☁️ Cloud Setup: Core Functionalities with AWS Kinesis, Firehose and S3
MSight integrates tightly with AWS to provide reliable, scalable data ingestion from roadside edge devices. This section walks you through the minimal cloud setup needed to enable MSight’s core functionalities.
Once completed, your MSight deployment will be ready to receive, store, and organize real-time data from edge devices.
🗂️ 1. Set Up Data Accommodation
MSight uses:
- AWS Kinesis Data Streams to receive real-time data from the edge
- AWS Kinesis Firehose to deliver processed data into
- AWS S3 for long-term storage and organization
The steps below guide you through configuring these three components.
📦 Step 1 — Create an S3 Bucket
MSight stores all streamed data in Amazon S3.
- Go to the AWS S3 Console: https://console.aws.amazon.com/s3
- Click “Create bucket”
- Enter a bucket name (e.g.,
msight-data-yourcity) - Leave all settings as default (unless you have a specific compliance requirement)
- Scroll down and click “Create bucket”
That’s it — your storage layer is ready.
🔄 Step 2 — Create a Kinesis Data Stream
The Data Stream receives messages from MSight Edge, including sensor outputs and metadata.
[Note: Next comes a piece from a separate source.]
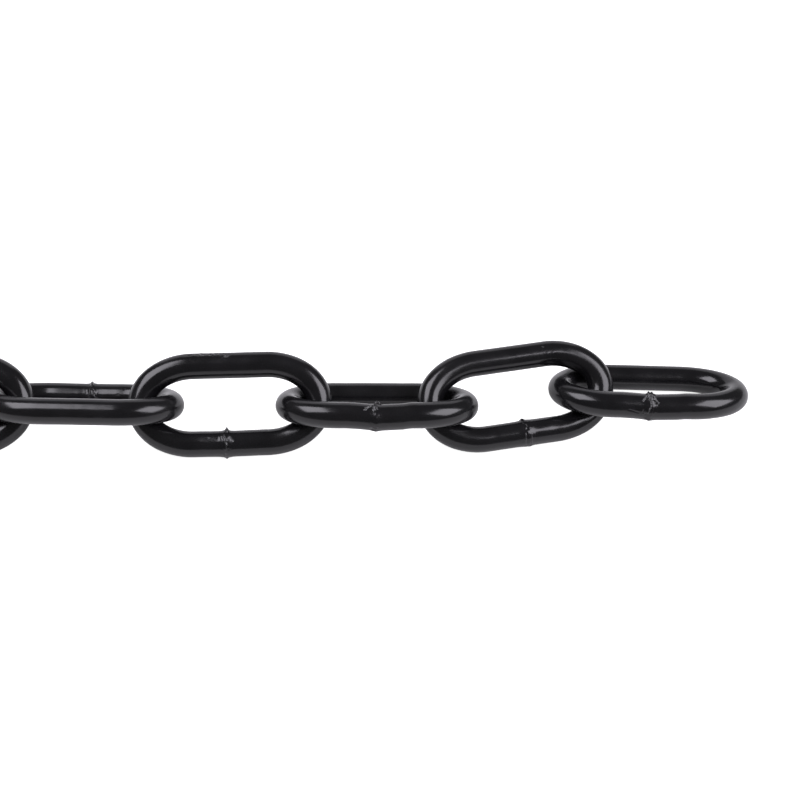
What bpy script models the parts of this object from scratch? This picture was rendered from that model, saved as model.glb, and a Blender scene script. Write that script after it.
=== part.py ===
"""One metre of welded steel chain lying on the floor: 6 mm wire, links 35 mm long inside and 24 mm wide.

The 29 links run along X, with link_01 at the right. Each is one bar bent to a long ring and welded shut in the
middle of one strand. They lean to the back and to the front by turns, with one strand on the floor. The five
links at the right lie as the photo shows them, and the rest go on to the left at an even spacing. Every link
but the first has its origin where it hangs on the link before it, and turns there about its own Z axis. Units
are metres, and +Z is up.
"""
import math
from dataclasses import dataclass

import bpy
from mathutils import Matrix, Vector

LINK_COUNT = 29
WIRE_RADIUS = 0.0030
INNER_LENGTH = 0.0350
OUTER_WIDTH = 0.0240
CROWN_LENGTH = 0.0120          # how far a crown's centre line reaches past the straight strands
WELD_SWELL = 0.06              # share of the wire's radius that the butt weld adds
WELD_SPREAD = 0.0009           # standard deviation of the weld's swelling along the strand
WELD_STATIONS = (-0.0026, -0.0010, 0.0, 0.0010, 0.0026)
WIRE_SIDES = 10
CROWN_STEPS = 11               # odd, so that a flat facet faces the link's middle at each crown
LEVEL_SHARE = 0.25             # part of a crown, from its tip, where the wire's facets lie square to the link
PAINT_RGBA = (0.011, 0.011, 0.012, 1.0)
PAINT_ROUGHNESS = 0.18

EVEN_SPACING = 0.0342
EVEN_ACROSS = 0.0037
EVEN_LEAN = 38.0               # degrees
TURN_SWING = 2.0               # degrees that the unseen links turn off the chain's line, one way and the other
TURN_PHASE = 1.9               # radians of that swing from one link to the next
BACK_WELD_EVERY = 4            # of the unseen links, this often one has its weld on the back strand

HALF_LENGTH = INNER_LENGTH / 2 + WIRE_RADIUS       # to the centre of the wire at a crown
HALF_WIDTH = OUTER_WIDTH / 2 - WIRE_RADIUS         # to the centre of the wire in a strand
HALF_STRAND = HALF_LENGTH - CROWN_LENGTH
FACET_ANGLE = 2 * math.pi / WIRE_SIDES


@dataclass(frozen=True)
class Lay:
    """How one link lies: its centre, its turn on the floor, its lean, and where its weld is."""

    name: str
    along: float               # centre along the chain, metres
    across: float              # centre to the back of the chain's line, metres
    turn: float                # degrees about the vertical
    lean: float                # degrees; positive lifts the back strand, negative lifts the front strand
    weld_side: int             # 1 for the back strand, -1 for the front strand
    weld_at: float             # weld's place along the strand, metres


SEEN_LINKS = (
    Lay("link_01", 0.0640, 0.0027, -4.0, -28.0, -1, -0.0013),
    Lay("link_02", 0.0326, 0.0021, 8.5, 30.5, -1, 0.0017),
    Lay("link_03", 0.0, 0.0, -2.3, -35.0, -1, -0.0010),
    Lay("link_04", -0.0339, 0.0013, 0.0, 37.0, -1, -0.0010),
    Lay("link_05", -0.0679, 0.0026, -3.5, -38.0, 1, 0.0015),
)


def chain_lays():
    """Returns how every link lies: the five of the photo, then the rest in a row to their left."""
    lays = list(SEEN_LINKS)
    while len(lays) < LINK_COUNT:
        number = len(lays) + 1
        along = lays[-1].along - EVEN_SPACING
        turn = TURN_SWING * math.sin(TURN_PHASE * number)
        lean = -EVEN_LEAN if number % 2 else EVEN_LEAN
        weld_side = -1 if number % BACK_WELD_EVERY else 1
        lays.append(Lay(f"link_{number:02d}", along, EVEN_ACROSS, turn, lean, weld_side, 0.0))
    return lays


def clear_scene():
    """Takes every object out of the open file."""
    for obj in list(bpy.data.objects):
        bpy.data.objects.remove(obj, do_unlink=True)


def black_paint():
    """Returns the gloss black paint that every link has."""
    paint = bpy.data.materials.new("black_gloss_paint")
    paint.use_nodes = True
    shader = paint.node_tree.nodes["Principled BSDF"]
    shader.inputs["Base Color"].default_value = PAINT_RGBA
    shader.inputs["Roughness"].default_value = PAINT_ROUGHNESS
    paint.diffuse_color = PAINT_RGBA
    return paint


def floor_turn(lay):
    """Returns how far the wire's section turns, in radians, to lay one facet of a leaning link on the floor.

    At a crown's tip a facet faces along the link's width. The floor lies at 90 degrees less the lean from there,
    so the least turn that brings a facet round to it is what is left of that angle after whole facets.
    """
    to_floor = math.pi / 2 - abs(math.radians(lay.lean))
    return (to_floor + FACET_ANGLE / 2) % FACET_ANGLE - FACET_ANGLE / 2


def strand_points(lay, side):
    """Returns a straight strand's stations as (x, y, section turn, radius share), in the order of travel."""
    stations = [-HALF_STRAND, HALF_STRAND]
    if side == lay.weld_side:
        stations += [lay.weld_at + offset for offset in WELD_STATIONS]
    points = []
    for x in sorted(stations, reverse=side > 0):
        swell = 0.0
        if side == lay.weld_side:
            swell = WELD_SWELL * math.exp(-((x - lay.weld_at) / WELD_SPREAD) ** 2 / 2)
        points.append((x, side * HALF_WIDTH, FACET_ANGLE / 2 + floor_turn(lay), 1 + swell))
    return points


def crown_points(lay, end):
    """Returns the stations of the half ellipse at one end, without the two that the strands already have."""
    points = []
    for step in range(1, CROWN_STEPS):
        angle = math.pi * step / CROWN_STEPS - end * math.pi / 2
        x = end * HALF_STRAND + CROWN_LENGTH * math.cos(angle)
        y = HALF_WIDTH * math.sin(angle)
        turned_share = max(0.0, (abs(math.sin(angle)) - LEVEL_SHARE) / (1 - LEVEL_SHARE))
        points.append((x, y, FACET_ANGLE / 2 + floor_turn(lay) * turned_share, 1.0))
    return points


def link_curve(lay):
    """Makes one link in its own plane: a closed wire round two straight strands and two crowns."""
    curve = bpy.data.curves.new(lay.name, "CURVE")
    curve.dimensions = "3D"
    curve.twist_mode = "Z_UP"
    curve.bevel_depth = WIRE_RADIUS
    curve.bevel_resolution = WIRE_SIDES // 2 - 2
    curve.resolution_u = 1
    curve.render_resolution_u = 0
    points = strand_points(lay, -1) + crown_points(lay, 1) + strand_points(lay, 1) + crown_points(lay, -1)
    spline = curve.splines.new("POLY")
    spline.points.add(len(points) - 1)
    spline.use_cyclic_u = True
    spline.use_smooth = True
    for point, (x, y, section_turn, radius) in zip(spline.points, points):
        point.co = (x, y, 0.0, 1.0)
        point.tilt = section_turn
        point.radius = radius
    return curve


def corners_of(obj):
    """Returns the corners of an object's finished mesh, in its own coordinates."""
    evaluated = obj.evaluated_get(bpy.context.evaluated_depsgraph_get())
    corners = [Vector(vertex.co) for vertex in evaluated.to_mesh().vertices]
    evaluated.to_mesh_clear()
    return corners


def resting_place(lay, corners):
    """Returns a link's place when it is turned and leans, and its lowest corner is on the floor."""
    turned = Matrix.Rotation(math.radians(lay.turn), 4, "Z") @ Matrix.Rotation(math.radians(lay.lean), 4, "X")
    lowest = min((turned @ corner).z for corner in corners)
    return Matrix.Translation((lay.along, lay.across, -lowest)) @ turned


def centred(places, corners):
    """Returns the places moved so that the middle of the whole chain's underside is the origin."""
    world = [place @ corner for place, own in zip(places, corners) for corner in own]
    shift = [-(min(c[axis] for c in world) + max(c[axis] for c in world)) / 2 for axis in (0, 1)]
    return [Matrix.Translation((*shift, 0.0)) @ place for place in places]


def hanging_point(holder, held):
    """Returns where the left crown of the holding link passes through the held link's plane.

    A point of that crown's centre line lies at x = -(HALF_STRAND + CROWN_LENGTH cos(angle)) and
    y = HALF_WIDTH sin(angle), so its height over the plane is a constant, a cosine and a sine of the angle.
    """
    normal = held.col[2].xyz
    crown_middle = holder @ Vector((-HALF_STRAND, 0.0, 0.0))
    constant = normal.dot(crown_middle - held.translation)
    cosine = -CROWN_LENGTH * normal.dot(holder.col[0].xyz)
    sine = HALF_WIDTH * normal.dot(holder.col[1].xyz)
    angle = math.asin(-constant / math.copysign(math.hypot(cosine, sine), sine)) - math.atan(cosine / sine)
    return holder @ Vector((-HALF_STRAND - CROWN_LENGTH * math.cos(angle), HALF_WIDTH * math.sin(angle), 0.0))


def main():
    """Builds the links in their own collection, each parented to the link that holds it."""
    clear_scene()
    collection = bpy.data.collections.new("steel_chain")
    bpy.context.scene.collection.children.link(collection)
    paint = black_paint()
    lays = chain_lays()
    links = [bpy.data.objects.new(lay.name, link_curve(lay)) for lay in lays]
    for link in links:
        link.data.materials.append(paint)
        collection.objects.link(link)
    bpy.context.view_layer.update()
    corners = [corners_of(link) for link in links]
    places = centred([resting_place(lay, own) for lay, own in zip(lays, corners)], corners)
    links[0].matrix_world = places[0]
    for holder, held, held_place, holder_place in zip(links, links[1:], places[1:], places):
        hinge = held_place.inverted() @ hanging_point(holder_place, held_place)
        held.data.transform(Matrix.Translation(-hinge))
        bpy.context.view_layer.update()
        held.parent = holder
        held.matrix_world = held_place @ Matrix.Translation(hinge)
    bpy.context.view_layer.update()


if __name__ == "__main__":
    main()
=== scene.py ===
"""The looks of a length of welded steel chain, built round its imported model.

Every link is one closed surface: a round wire carried along two straight strands and two half-ellipse
crowns, with the butt weld, its beads of metal and the paint's small faults raised out of it. The five links
at the right lie as the photograph shows them, each with its own weld, and the rest have welds of the same
kinds. A bright white table, two soft boxes and a back card make the studio. Units are metres unless a
comment or a docstring says otherwise, and +Z is up.
"""

import logging
import math
from dataclasses import dataclass, replace
from enum import Enum, IntEnum

import bpy
import numpy as np
from mathutils import Matrix, Vector


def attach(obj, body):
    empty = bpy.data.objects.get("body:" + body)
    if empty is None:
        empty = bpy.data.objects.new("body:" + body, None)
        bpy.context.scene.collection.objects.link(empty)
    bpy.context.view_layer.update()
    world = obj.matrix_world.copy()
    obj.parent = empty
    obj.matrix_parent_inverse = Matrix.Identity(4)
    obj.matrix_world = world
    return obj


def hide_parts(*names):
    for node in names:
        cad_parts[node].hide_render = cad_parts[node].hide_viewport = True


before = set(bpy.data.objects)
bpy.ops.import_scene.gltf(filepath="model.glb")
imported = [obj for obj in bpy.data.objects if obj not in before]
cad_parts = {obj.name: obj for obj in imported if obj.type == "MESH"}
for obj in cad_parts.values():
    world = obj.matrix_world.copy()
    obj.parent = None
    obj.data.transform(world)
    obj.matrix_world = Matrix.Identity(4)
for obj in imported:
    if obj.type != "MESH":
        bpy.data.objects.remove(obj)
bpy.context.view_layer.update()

LOG = logging.getLogger("chain")
WELD_ATTRIBUTE = "weld_share"
# share of pale grey on each link's mesh: paint rubbed through to the steel, and painted highlight on the
# weld's glinting beads and scuffs
BARE_AND_HIGHLIGHT_ATTRIBUTE = "bare_and_highlight_share"
CENTRE_LINK = "link_03"        # the link in the middle of the photograph
MM = 0.001
FULL_TURN = 360.0              # degrees
FLAT_POWER = 4                 # exp(-x^4) is a hill with a flat top and steep sides
FLAT_HILL_AREA = 1.81          # area under exp(-x^4)
LEAST_SQUARE = 1e-9            # least squared length of a bead's line, so that a dot can be a bead too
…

- Open the AWS Kinesis Console: https://console.aws.amazon.com/kinesis
- Click “Create data stream”
- Enter a stream name
- Under Capacity mode, choose: Provisioned

📏 How many shards do I need?
Kinesis assigns 1 MiB/sec per shard. Each sensor consumes bandwidth according to its data rate.
Use this guideline:
One shard per 1 MiB/sec of data per sensor
Example
If you have 4 sensors, each producing 1.6 MiB/sec:
- Each sensor needs 2 shards
- Total shards = 4 × 2 = 8
Note
To estimate your exact shard requirement, expand the "Example record" section in AWS Kinesis to see your sensor’s expected data output.
🔥 Step 3 — Configure Kinesis Firehose (Data Delivery Stream)
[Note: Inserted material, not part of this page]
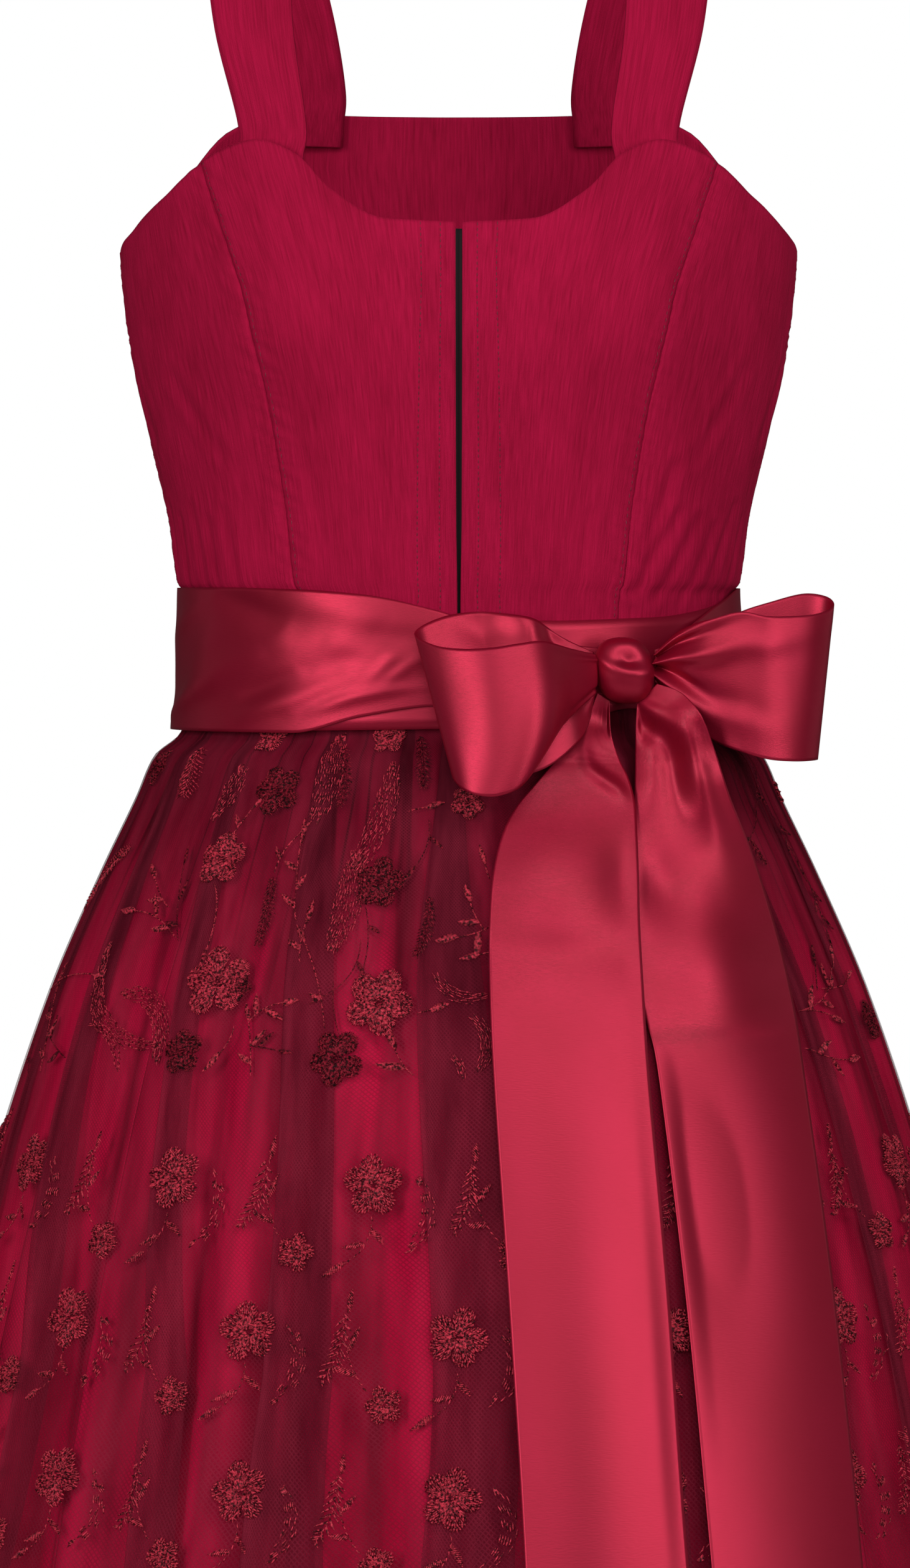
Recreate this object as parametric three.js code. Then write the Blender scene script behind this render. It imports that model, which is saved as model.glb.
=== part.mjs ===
// A dirndl in its worn, hollow form: a fitted bodice of seven panels with shoulder straps,
// a gathered skirt of four panels, a sheer apron over the skirt's front and sides, and a
// satin ribbon that is the apron's waistband, goes round the waist once more and is tied
// in a bow on the right of the front.
// Sizes are in millimetres, +Z is up, and the front faces -Y. Left and right are as seen
// from the front. The origin is the middle of the waist, where the wearer holds the dress.
// Each piece is a cloth wall: a grid of points on its outer face, and the same grid moved
// in by the cloth's thickness.
import * as THREE from 'three';

// Thicknesses and clearances of the cloth.
const BODICE_CLOTH = 1.8;
const SKIRT_CLOTH = 1.4;
const APRON_CLOTH = 1.0;
const RIBBON_CLOTH = 1.0;
const PLACKET_CLOTH = 1.0;
const SEAM_GAP = 0.3;
const LAYER_GAP = 0.5;

// Heights of the garment's main lines.
const WAIST_SEAM_Z = -12;
const SKIRT_HEM_Z = -650;
const SASH_BOTTOM_Z = -42;
const APRON_TOP_Z = -24;
const APRON_HEM_Z = -600;

// Depth of the figure over its width, at the waist, and how much rounder the hem is.
const WAIST_ROUNDNESS = 0.725;
const HEM_ROUNDNESS_GAIN = 0.155;
const ROUNDNESS_POWER = 0.7;

// Gathers of the skirt.
const GATHERS = 24;
const STEPS_PER_GATHER = 6;
const GATHER_STEP_DEG = 360 / (GATHERS * STEPS_PER_GATHER);
const APRON_GATHER_SHARE = 0.75;
const APRON_EDGE_DEG = 100;

// Front closing of the bodice.
const PLACKET_HALF_WIDTH = 9;
const PLACKET_BELOW_NECKLINE = 3;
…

Firehose moves data from Kinesis → S3, applying dynamic partitioning so your data lands in the correct folder structure.
- Go to Kinesis → Delivery Streams
- Click “Create delivery stream”
- For Source, select: Kinesis Data Stream
- For Destination, select: Amazon S3
- Choose the Data Stream and S3 Bucket you created above
📂 Enable Dynamic Partitioning
To ensure MSight stores data cleanly organized:
- Enable Dynamic Partitioning
-
Enable:
-
New line delimiter
- Inline parsing for JSON
Your screen should look similar to this:

🔑 Create Partition Keys
Add dynamic partitions in the Firehose configuration:
yearmonthdayhoursensor_name→ using JSON path:
.sensor_name
Firehose will extract these values from incoming JSON records.
📁 S3 Prefix Format
Use the following prefix to organize data per device, per sensor, per date:
!{partitionKeyFromQuery:device_name}/!{partitionKeyFromQuery:sensor_name}/!{partitionKeyFromQuery:year}-!{partitionKeyFromQuery:month}-!{partitionKeyFromQuery:day}/!{partitionKeyFromQuery:hour}/
We recommend setting:
- Error prefix:
error/
This ensures misformatted records are sent to an “error/” folder instead of being silently dropped.

🎉 Setup Complete!
Your cloud infrastructure is now fully configured to:
- Ingest data from MSight Edge
- Organize data by device, sensor, and timestamp
- Store all raw sensor outputs in S3
- Automatically handle partitioning and JSON extraction
Your MSight system is now ready to run with its core functionality enabled.